## Written instruction
Show all lines of the listing that hold the word "origin".

## Records shown
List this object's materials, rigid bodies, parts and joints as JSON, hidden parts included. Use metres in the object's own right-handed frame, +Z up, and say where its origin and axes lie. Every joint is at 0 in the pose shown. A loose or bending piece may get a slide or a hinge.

* * *

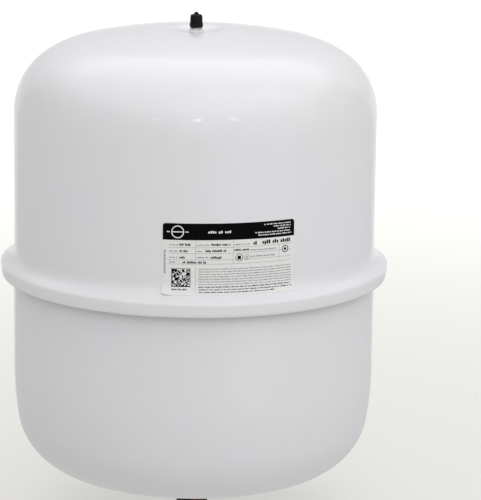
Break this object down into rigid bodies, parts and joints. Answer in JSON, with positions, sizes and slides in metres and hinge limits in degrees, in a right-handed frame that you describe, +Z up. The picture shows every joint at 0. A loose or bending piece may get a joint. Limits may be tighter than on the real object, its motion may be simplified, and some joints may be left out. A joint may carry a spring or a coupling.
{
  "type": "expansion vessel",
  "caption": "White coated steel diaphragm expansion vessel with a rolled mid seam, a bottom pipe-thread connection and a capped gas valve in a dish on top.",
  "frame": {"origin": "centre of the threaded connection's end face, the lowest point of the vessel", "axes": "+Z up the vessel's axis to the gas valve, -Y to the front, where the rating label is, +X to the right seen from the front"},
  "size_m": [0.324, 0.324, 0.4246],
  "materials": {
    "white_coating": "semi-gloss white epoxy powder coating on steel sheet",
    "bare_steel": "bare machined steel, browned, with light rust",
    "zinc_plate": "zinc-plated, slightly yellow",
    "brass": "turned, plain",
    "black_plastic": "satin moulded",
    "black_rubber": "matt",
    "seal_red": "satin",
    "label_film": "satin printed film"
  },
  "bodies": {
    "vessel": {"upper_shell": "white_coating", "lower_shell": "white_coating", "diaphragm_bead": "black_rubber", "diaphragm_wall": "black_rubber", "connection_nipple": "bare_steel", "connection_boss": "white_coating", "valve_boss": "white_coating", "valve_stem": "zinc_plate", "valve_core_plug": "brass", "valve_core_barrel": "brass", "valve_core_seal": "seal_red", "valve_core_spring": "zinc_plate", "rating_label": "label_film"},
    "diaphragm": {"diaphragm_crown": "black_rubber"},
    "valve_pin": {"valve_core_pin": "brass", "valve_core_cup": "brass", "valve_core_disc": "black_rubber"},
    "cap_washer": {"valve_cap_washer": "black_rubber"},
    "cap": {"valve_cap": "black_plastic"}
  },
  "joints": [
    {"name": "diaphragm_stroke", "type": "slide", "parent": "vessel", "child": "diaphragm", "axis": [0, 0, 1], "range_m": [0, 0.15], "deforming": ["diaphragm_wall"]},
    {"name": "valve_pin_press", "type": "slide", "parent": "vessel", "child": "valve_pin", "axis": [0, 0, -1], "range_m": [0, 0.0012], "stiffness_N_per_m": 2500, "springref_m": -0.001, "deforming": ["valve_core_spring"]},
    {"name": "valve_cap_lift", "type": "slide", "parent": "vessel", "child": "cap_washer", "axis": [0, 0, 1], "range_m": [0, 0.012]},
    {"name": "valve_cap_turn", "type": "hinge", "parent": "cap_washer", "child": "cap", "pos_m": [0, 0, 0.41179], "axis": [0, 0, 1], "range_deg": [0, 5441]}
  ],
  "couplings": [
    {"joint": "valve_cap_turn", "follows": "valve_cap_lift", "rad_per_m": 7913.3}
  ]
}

## Written response
List this object's materials, rigid bodies, parts and joints as JSON, hidden parts included. Use metres in the object's own right-handed frame, +Z up, and say where its origin and axes lie. Every joint is at 0 in the pose shown. A loose or bending piece may get a slide or a hinge.
  "frame": {"origin": "centre of the threaded connection's end face, the lowest point of the vessel", "axes": "+Z up the vessel's axis to the gas valve, -Y to the front, where the rating label is, +X to the right seen from the front"},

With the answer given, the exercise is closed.